** BEGIN DATA SHOWN **

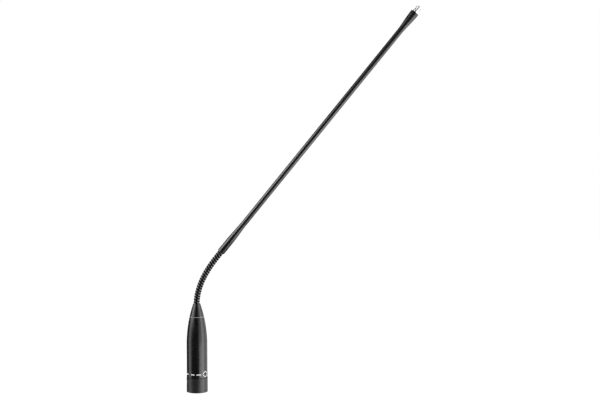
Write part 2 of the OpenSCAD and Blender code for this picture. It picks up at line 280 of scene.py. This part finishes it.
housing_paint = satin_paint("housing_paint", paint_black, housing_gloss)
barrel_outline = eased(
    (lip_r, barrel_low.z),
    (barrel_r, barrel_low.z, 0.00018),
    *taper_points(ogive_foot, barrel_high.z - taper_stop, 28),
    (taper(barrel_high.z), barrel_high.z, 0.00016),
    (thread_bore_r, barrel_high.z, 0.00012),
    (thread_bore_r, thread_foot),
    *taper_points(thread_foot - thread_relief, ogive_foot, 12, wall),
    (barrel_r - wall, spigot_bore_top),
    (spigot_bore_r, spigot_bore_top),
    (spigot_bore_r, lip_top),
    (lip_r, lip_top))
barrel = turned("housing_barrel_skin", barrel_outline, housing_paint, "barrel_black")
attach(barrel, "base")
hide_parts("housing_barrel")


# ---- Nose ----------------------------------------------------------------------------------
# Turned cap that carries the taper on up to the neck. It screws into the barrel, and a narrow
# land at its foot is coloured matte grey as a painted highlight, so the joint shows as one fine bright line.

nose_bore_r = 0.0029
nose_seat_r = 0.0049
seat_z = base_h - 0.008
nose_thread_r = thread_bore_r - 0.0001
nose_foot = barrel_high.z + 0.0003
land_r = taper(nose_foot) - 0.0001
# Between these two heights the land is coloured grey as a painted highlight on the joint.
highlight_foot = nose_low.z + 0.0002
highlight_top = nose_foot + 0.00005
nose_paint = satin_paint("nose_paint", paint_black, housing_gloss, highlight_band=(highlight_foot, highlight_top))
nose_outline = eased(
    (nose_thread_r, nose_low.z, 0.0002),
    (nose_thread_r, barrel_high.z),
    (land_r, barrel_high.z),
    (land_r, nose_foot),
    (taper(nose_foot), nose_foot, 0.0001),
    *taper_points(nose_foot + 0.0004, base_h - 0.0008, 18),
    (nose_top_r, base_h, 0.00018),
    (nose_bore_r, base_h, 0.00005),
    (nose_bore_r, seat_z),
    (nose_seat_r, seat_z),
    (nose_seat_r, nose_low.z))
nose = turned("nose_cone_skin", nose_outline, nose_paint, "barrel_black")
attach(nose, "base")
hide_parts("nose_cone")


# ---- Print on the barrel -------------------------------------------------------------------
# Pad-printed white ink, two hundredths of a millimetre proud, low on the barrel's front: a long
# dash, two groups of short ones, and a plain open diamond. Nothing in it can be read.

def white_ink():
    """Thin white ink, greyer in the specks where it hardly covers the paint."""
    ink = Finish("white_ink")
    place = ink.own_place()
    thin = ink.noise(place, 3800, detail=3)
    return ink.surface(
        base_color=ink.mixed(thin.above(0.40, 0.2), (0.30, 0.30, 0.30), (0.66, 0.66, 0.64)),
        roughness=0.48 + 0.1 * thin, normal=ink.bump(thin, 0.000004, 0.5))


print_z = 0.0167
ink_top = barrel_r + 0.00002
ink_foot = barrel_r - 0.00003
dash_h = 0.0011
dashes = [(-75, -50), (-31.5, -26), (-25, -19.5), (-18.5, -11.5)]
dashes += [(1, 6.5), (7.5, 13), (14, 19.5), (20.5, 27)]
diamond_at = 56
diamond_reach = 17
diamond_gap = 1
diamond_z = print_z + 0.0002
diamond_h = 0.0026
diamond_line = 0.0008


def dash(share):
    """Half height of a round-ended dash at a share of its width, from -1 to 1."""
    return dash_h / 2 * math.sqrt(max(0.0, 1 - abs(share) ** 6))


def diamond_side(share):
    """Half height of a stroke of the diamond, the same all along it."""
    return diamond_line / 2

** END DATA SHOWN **

EXERCISE GOAL:
Return each line that includes "attach".

RESULT:
attach(barrel, "base")
attach(nose, "base")